I was "taught" by the firm I first worked for, for years, that I should clean up attorneys to "make them look good." So that's what I've always done, and that's why I ask. I've never cleaned up witnesses, even if they say, "I -- I -- I don't think -- I think -- I -- I -- I think it was the year before."
I never change grammar. I had an attorney who kept saying, for example, "you was in the right lane" and such, and it stayed that way.

I do clean up false starts and stutters. Just taught that way. I've never had anyone insist that an attorney's stuttering or false starts stay in.

But if most reporters don't do it, I suppose I won't do that anymore. It would certainly save me a whole lot of editing and add, in some cases, probably significantly more pages!
Having worked 12 years for an appellate attorney (I'm not yet a court reporter), I know how difficult it is to glean nuances from bare words on paper. I can definitely see where false starts or mid-sentence changes in thought can indicate lack of certainty, for instance, or even something about an attorney's train of thought. If this happens throughout the transcript, it can add a dimension to the record of the proceedings that wouldn't otherwise be evident. I am disturbed by the idea that a court reporter would "clean up" an attorney's or even a judge's speech.
I never clean up the attorney or the witness now. When I first started reporting in 1988, I was taught to clean up the attorneys' stutters and false starts. I quit reporting for 10 years and returned to reporting about a year and a half ago. Back then they didn't have the little digital tape recorders like they do now and I worry that someone could have one and I wouldn't know it and they could come back at me later for being unfair or whatever if it's obvious I was cleaning up "my" attorney and not the witness or the other attorney.
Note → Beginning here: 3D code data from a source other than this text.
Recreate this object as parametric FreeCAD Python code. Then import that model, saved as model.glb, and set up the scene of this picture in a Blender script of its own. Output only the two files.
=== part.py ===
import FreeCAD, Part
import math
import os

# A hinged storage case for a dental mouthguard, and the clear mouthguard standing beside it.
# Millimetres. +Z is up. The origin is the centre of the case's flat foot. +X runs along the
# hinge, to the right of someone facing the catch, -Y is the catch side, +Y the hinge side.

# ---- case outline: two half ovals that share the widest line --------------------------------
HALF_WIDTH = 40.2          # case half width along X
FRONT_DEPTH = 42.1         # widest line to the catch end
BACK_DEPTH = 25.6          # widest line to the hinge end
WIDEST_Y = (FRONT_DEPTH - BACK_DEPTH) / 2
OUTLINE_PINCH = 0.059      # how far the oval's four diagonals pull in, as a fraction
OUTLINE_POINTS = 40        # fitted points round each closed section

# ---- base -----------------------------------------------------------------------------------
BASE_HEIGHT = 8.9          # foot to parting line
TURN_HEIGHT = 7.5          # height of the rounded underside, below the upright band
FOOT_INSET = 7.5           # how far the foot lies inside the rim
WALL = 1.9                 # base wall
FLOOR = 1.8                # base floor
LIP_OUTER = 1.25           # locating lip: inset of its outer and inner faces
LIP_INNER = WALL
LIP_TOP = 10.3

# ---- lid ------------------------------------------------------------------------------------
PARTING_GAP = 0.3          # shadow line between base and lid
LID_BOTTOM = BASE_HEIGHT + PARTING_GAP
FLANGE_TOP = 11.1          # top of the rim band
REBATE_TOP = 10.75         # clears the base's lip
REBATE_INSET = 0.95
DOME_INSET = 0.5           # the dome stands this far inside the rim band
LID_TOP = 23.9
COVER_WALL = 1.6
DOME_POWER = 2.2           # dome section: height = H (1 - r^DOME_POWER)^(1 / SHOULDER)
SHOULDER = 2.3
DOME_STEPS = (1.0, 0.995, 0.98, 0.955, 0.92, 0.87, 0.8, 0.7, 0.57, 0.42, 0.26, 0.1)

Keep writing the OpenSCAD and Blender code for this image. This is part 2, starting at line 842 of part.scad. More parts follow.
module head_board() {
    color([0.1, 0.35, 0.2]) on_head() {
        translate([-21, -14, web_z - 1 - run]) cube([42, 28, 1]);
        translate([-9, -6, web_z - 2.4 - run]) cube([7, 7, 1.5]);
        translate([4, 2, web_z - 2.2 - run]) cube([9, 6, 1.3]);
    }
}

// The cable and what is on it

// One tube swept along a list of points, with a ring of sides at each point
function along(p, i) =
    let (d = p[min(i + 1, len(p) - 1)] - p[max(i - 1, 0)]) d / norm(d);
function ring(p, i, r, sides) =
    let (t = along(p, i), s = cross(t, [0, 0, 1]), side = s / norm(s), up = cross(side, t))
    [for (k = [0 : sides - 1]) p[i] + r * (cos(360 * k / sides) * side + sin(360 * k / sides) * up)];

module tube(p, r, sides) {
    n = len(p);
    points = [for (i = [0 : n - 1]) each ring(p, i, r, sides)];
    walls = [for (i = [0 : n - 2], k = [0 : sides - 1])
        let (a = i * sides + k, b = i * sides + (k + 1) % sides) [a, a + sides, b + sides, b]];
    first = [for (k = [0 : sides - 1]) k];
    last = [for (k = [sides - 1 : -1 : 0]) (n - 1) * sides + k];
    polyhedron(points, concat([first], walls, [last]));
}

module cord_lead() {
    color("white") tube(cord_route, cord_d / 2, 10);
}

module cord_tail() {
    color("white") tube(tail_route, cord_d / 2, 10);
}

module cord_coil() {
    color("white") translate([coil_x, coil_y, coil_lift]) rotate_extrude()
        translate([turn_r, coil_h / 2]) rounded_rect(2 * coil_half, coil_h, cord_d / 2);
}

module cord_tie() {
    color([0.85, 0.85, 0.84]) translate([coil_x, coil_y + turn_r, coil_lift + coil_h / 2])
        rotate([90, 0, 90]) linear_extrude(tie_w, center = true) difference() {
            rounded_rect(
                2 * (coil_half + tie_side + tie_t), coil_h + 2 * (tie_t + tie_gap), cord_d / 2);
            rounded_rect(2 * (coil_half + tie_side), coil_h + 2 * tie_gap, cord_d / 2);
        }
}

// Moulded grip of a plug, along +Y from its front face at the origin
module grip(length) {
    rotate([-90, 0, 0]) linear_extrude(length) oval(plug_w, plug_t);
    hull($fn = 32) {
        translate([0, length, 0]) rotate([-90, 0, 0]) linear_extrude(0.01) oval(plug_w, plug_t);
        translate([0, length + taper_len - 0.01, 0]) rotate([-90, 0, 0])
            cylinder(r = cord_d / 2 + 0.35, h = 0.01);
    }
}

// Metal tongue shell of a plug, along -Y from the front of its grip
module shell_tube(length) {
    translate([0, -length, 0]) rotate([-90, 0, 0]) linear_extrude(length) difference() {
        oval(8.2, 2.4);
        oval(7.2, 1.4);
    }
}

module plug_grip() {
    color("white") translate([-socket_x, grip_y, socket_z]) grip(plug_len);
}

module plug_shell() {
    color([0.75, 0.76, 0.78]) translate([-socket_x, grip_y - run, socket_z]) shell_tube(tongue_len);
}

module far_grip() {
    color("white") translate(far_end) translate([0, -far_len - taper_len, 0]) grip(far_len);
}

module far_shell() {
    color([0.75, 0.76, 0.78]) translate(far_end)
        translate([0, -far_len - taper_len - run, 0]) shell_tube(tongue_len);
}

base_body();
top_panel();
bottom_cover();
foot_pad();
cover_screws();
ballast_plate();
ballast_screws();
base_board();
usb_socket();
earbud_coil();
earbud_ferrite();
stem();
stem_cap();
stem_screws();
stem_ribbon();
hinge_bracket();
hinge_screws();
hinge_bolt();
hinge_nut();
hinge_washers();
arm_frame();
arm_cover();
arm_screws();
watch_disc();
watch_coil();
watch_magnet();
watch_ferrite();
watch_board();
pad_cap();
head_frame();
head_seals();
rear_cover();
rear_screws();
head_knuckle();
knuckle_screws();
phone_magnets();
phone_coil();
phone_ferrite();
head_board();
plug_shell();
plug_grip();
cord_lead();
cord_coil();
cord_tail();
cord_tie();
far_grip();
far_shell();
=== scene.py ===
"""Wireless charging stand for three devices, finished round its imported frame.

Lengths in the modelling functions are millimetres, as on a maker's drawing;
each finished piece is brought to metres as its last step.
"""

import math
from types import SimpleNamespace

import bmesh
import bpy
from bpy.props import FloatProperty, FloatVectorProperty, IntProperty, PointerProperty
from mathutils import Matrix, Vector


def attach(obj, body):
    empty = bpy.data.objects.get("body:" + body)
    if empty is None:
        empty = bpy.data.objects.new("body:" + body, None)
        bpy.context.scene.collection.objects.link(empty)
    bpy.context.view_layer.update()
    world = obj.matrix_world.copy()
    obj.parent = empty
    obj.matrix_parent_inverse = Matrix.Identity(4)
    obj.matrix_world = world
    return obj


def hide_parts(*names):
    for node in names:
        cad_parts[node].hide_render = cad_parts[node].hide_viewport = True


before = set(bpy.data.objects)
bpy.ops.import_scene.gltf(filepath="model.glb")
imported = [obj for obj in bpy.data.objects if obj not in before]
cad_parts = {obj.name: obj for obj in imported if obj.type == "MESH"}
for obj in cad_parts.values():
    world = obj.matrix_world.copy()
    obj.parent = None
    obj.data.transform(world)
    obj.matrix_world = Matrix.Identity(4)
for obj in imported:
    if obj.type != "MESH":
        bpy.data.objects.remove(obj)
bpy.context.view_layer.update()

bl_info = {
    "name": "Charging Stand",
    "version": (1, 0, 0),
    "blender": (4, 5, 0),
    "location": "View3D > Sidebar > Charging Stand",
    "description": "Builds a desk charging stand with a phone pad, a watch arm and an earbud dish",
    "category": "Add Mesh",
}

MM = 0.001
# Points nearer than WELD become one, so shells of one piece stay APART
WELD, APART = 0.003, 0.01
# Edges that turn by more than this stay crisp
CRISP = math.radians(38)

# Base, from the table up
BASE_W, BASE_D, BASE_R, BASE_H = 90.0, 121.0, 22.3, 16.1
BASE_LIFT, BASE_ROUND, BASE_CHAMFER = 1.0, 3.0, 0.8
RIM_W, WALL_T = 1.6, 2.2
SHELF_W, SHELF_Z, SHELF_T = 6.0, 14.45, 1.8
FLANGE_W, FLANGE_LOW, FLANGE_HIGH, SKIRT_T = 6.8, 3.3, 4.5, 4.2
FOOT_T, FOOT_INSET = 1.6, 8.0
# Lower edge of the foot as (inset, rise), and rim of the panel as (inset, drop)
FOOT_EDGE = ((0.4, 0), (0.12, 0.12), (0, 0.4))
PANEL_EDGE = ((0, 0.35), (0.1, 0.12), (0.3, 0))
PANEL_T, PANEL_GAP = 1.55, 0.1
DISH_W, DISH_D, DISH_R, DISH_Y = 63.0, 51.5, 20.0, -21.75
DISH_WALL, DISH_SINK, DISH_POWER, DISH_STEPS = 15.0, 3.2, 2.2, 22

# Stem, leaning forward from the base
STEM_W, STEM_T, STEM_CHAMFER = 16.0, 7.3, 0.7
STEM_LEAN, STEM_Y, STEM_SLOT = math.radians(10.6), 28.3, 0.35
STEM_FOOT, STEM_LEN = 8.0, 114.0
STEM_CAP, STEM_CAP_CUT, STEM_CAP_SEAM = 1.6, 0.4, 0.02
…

I basically treat every depo like a video depo where I need to put everything in.
Jill: Just curious. How long did it take you to get back into reporting? 10 years is a long time to be off the machine. Did you practice writing on your machine at all during those 10 years? I know someone who took about the same length of time off, and it took her several years before she felt she was able to take depos again.
If the job is videotaped, I do not clean up the attorney. If the job is not videotaped and I like the attorney, I will clean them up a bit, meaning take out a false start or two. That is about it.
I have always cleaned up attorneys/doctors on false starts and all the "okays" that they say when a witness is answering, but as of today I am changing and putting everything in when it comes to the law firms that are getting a 10 percent discount, which is passed on to me, so I want to add the extra lines in which hopefully will added in more pages. My first time in 12 years I have had the discount passed on to me, told the firm I would only take the depos that are not discounted; hence, I did not work for a week and had to back track and do the work just to make some money. I know a little off topic, but I can't wait until work picks up like it used to be. Once that happens, I will never work for a firm that passes the discount on to me.
This is just a discussion. You don't need to be insulting, Laura.